Why cant a node or less than an antinode be present at the free ends of an open organ pipe. What's the logical reason behind an antinode existing at the open organ pipe? When I asked my teacher this question he answered it by another question "because air particles oscillates with maximum amplitude at the free ends". My question is Why do the air particles oscillate at the free ends with maximum amplitude? Is it necessary that air particles oscillate with max amplitude at the ends?

Answer 1

Personally, I find it easier to think about sound waves as pressure (or density) fluctuations rather than fluctuations in particle displacement. The gauge pressure has to be zero at open ends of the pipe because the pressure is just atmospheric pressure (gauge pressure zero). If you want to convert back to the displacement picture, the pressure and particle displacement are perfectly out of phase with each other, so pressure nodes will be displacement anti-nodes, and vice versa.

Answer 2

1D acoustic waves arises from the isentropic linearized Euler equations, namely

$\left\{\begin{matrix}\partial_t \rho + \rho_0 \partial_x u = 0 \\ \rho_0 \partial_t u - \partial_x P = 0 \end{matrix} \right.$

being $\rho$, $u$, $P$, the variation of density, velocity and pressure around the base state of the fluid at rest $\rho_0$, $u_0 = 0$, $P_0$.

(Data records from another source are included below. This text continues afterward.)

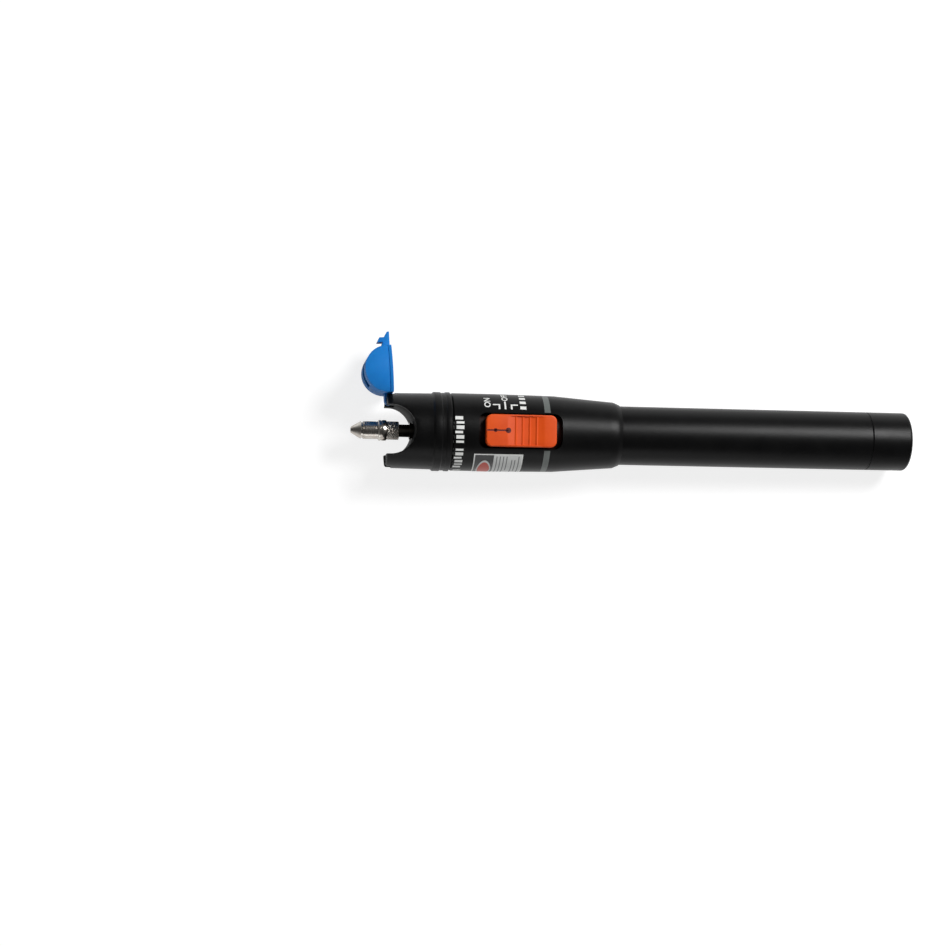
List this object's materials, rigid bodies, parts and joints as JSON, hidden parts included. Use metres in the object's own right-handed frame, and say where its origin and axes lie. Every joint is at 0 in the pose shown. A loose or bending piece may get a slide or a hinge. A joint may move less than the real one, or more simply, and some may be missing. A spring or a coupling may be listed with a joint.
{
  "type": "visual fault locator",
  "caption": "Pen-type red laser source for optical fibre, with a forked head, swung-open dust cap, plugged-in adapter, side thumb switch and screwed tail cap.",
  "frame": {"origin": "centre of the adapter's 1.25 mm mouth, at the nose", "axes": "+X from the nose to the tail, +Y to the side of the dust cap's hinge, +Z out of the thumb switch"},
  "size_m": [0.1864, 0.045, 0.0265],
  "materials": {
    "black_metal": "black anodised, matte",
    "blue_plastic": "moulded, satin",
    "orange_plastic": "moulded, satin",
    "nickel": "nickel plated, polished",
    "steel": "bright",
    "brass": "turned",
    "ceramic": "polished",
    "lens_glass": "coated",
    "rubber": "moulded",
    "board": "solder mask",
    "black_plastic": "moulded",
    "cell_wrap": "printed film over a can"
  },
  "bodies": {
    "pen": {"front_head": "black_metal", "hinge_pin": "steel", "head_o_ring": "rubber", "port_tube": "nickel", "port_sleeve": "ceramic", "fibre_stub": "ceramic", "laser_housing": "brass", "focus_lens": "lens_glass", "laser_diode": "steel", "diode_ring": "brass", "main_body": "black_metal", "switch_case": "steel", "circuit_board": "board", "board_carrier": "black_plastic", "driver_chip": "black_plastic", "current_trimmer": "black_plastic", "board_capacitors": "ceramic", "barrel": "black_metal", "contact_insulator": "black_plastic", "front_contact": "brass", "battery_front": "cell_wrap", "battery_rear": "cell_wrap"},
    "cap": {"dust_cap": "blue_plastic"},
    "switch": {"switch_slider": "orange_plastic", "switch_lever": "black_plastic"},
    "adapter": {"adapter_nose": "nickel", "adapter_body": "nickel", "adapter_ferrule": "ceramic", "adapter_sleeve": "ceramic"},
    "spring": {"tail_spring": "steel"},
    "tail": {"tail_cap": "black_metal", "tail_o_ring": "rubber", "tail_contact": "brass"}
  },
  "joints": [
    {"name": "cap_hinge", "type": "hinge", "parent": "pen", "child": "cap", "pos_m": [0.01236, 0.00975, 0], "axis": [0, 0, 1], "range_deg": [0, 80]},
    {"name": "switch_slide", "type": "slide", "parent": "pen", "child": "switch", "axis": [1, 0, 0], "range_m": [-0.002, 0.002]},
    {"name": "adapter_pull", "type": "slide", "parent": "pen", "child": "adapter", "axis": [-1, 0, 0], "range_m": [0, 0.012]},
    {"name": "tail_lift", "type": "slide", "parent": "pen", "child": "spring", "axis": [1, 0, 0], "range_m": [0, 0.008]},
    {"name": "tail_turn", "type": "hinge", "parent": "spring", "child": "tail", "pos_m": [0.17, 0, 0], "axis": [1, 0, 0], "range_deg": [0, 2880]}
  ],
  "couplings": [
    {"joint": "tail_turn", "follows": "tail_lift", "rad_per_m": 6283.2}
  ]
}
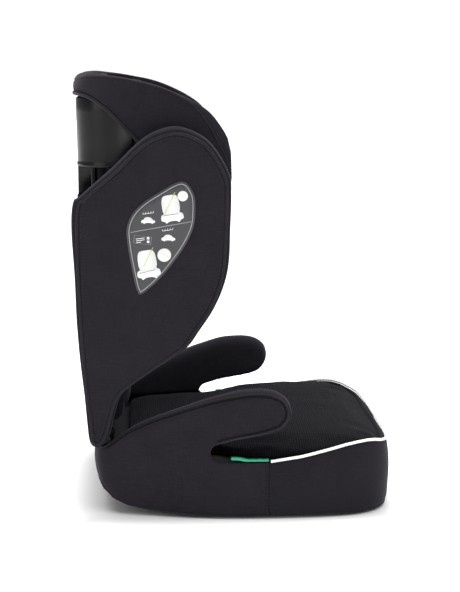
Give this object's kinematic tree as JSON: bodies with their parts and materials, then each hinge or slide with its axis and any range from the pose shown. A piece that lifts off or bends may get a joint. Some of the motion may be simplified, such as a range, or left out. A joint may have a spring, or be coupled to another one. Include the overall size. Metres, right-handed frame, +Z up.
{
  "type": "high-back booster seat",
  "caption": "Padded booster seat with armrests and belt guides, a hinged winged backrest and a winged headrest that slides up in height steps.",
  "frame": {"origin": "on the floor, under the middle of the seat's box", "axes": "+Z up, the child faces -Y, the child's left is +X"},
  "size_m": [0.4482, 0.4629, 0.6359],
  "materials": {
    "panel_fabric": "finely woven black polyester, matt",
    "mesh_fabric": "black ribbed 3D mesh over foam",
    "foam": "grey seat foam",
    "eps": "white expanded foam",
    "shell_plastic": "satin black moulded plastic",
    "gloss_plastic": "gloss black moulded plastic",
    "guide_green": "green moulded plastic",
    "white_piping": "white piping",
    "black_piping": "black fabric piping",
    "label": null,
    "steel": "bright steel",
    "rubber": "soft black rubber"
  },
  "bodies": {
    "base": {"base_shell": "shell_plastic", "floor_ribs": "shell_plastic", "bottom_plate": "shell_plastic", "front_foot_left": "rubber", "front_foot_right": "rubber", "rear_foot_left": "rubber", "rear_foot_right": "rubber", "rear_cover": "panel_fabric", "side_panel_left": "panel_fabric", "side_panel_right": "panel_fabric", "front_band": "panel_fabric", "seat_foam": "foam", "seat_cushion": "mesh_fabric", "armrest_cover_left": "panel_fabric", "armrest_cover_right": "panel_fabric", "armrest_core_left": "shell_plastic", "armrest_core_right": "shell_plastic", "lap_belt_guide_left": "guide_green", "lap_belt_guide_right": "guide_green", "seat_piping": "white_piping", "hinge_rod": "steel", "rod_bracket_left": "shell_plastic", "rod_bracket_right": "shell_plastic"},
    "backrest": {"wing_panel_left": "panel_fabric", "wing_panel_right": "panel_fabric", "wing_piping_left": "black_piping", "wing_piping_right": "black_piping", "wing_side_plate_left": "shell_plastic", "wing_side_plate_right": "shell_plastic", "wing_foam_left": "eps", "wing_foam_right": "eps", "wing_bolster_left": "panel_fabric", "wing_bolster_right": "panel_fabric", "back_shell": "shell_plastic", "back_pad": "panel_fabric", "guide_rail_left": "shell_plastic", "guide_rail_right": "shell_plastic", "height_rack": "shell_plastic", "hinge_hook_left": "shell_plastic", "hinge_hook_right": "shell_plastic", "instruction_label_left": "label", "instruction_label_right": "label"},
    "headrest": {"headrest_cover_left": "panel_fabric", "headrest_cover_right": "panel_fabric", "headrest_foam_left": "eps", "headrest_foam_right": "eps", "headrest_side_pad_left": "panel_fabric", "headrest_side_pad_right": "panel_fabric", "headrest_pad": "panel_fabric", "headrest_hood": "panel_fabric", "headrest_shell": "shell_plastic", "headrest_slider": "gloss_plastic", "headrest_frame": "shell_plastic", "shoulder_belt_guide_left": "guide_green", "shoulder_belt_guide_right": "guide_green", "release_spring": "steel"},
    "release_handle": {"release_handle": "shell_plastic", "release_rod": "steel"},
    "lock_pin": {"lock_pin": "steel"}
  },
  "joints": [
    {"name": "backrest_recline", "type": "hinge", "parent": "base", "child": "backrest", "pos_m": [0, 0.19, 0.098], "axis": [-1, 0, 0], "range_deg": [0, 16]},
    {"name": "headrest_height", "type": "slide", "parent": "backrest", "child": "headrest", "axis": [0, 0, 1], "range_m": [0, 0.16]},
    {"name": "handle_pull", "type": "slide", "parent": "headrest", "child": "release_handle", "axis": [0, 0, 1], "range_m": [0, 0.008], "stiffness_N_per_m": 900, "springref_m": -0.002, "deforming": ["release_spring"]},
    {"name": "pin_retract", "type": "slide", "parent": "headrest", "child": "lock_pin", "axis": [0, 1, 0], "range_m": [0, 0.006]}
  ],
  "couplings": [
    {"joint": "pin_retract", "follows": "handle_pull", "ratio": 0.75}
  ]
}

If the process is isentropic, we can evaluate the derivative of pressure $P(\rho,s)$ as

$dP = \underbrace{\left( \dfrac{\partial P}{\partial \rho} \right)_s}_{= c_0^2} d\rho+ \left( \dfrac{\partial P}{\partial s} \right)_{\rho} \underbrace{ds}_{=0} = c_0^2 d \rho$,

where $c_0$ is the speed of sound in the reference base state. Using the last relation, we can write Euler equations as

$\left\{\begin{matrix} \frac{1}{c_0^2}\partial_t P + \rho_0 \partial_x u = 0 \\ \rho_0 \partial_t u - \partial_x P = 0 \end{matrix} \right.$

Now, at a free end in $x=L$:

• pressure is equal to the pressure outside the pipe, and thus its variation is identically

  $P(x=L,t) = 0$;

• if $P(L,t) = 0$ for every time $t$, its partial derivative w.r.t. time is identically equal to zero as well,

  $\partial_t P(L,t) = 0$;

• using the first equation in the Euler system we get

  $0 = \partial_tP(L,t) = - \rho_0 c_0^2 \partial_x u(L,t)$,

  and thus the space derivative of the velocity field is equal to zero. If the solution of the wave equation is a standing wave, this condition coincides with:

  • an "anti-node" for the velocity, i.e. maximum amplitude of oscillations;
  • a node for the pressure field, since $P(L,t) = 0$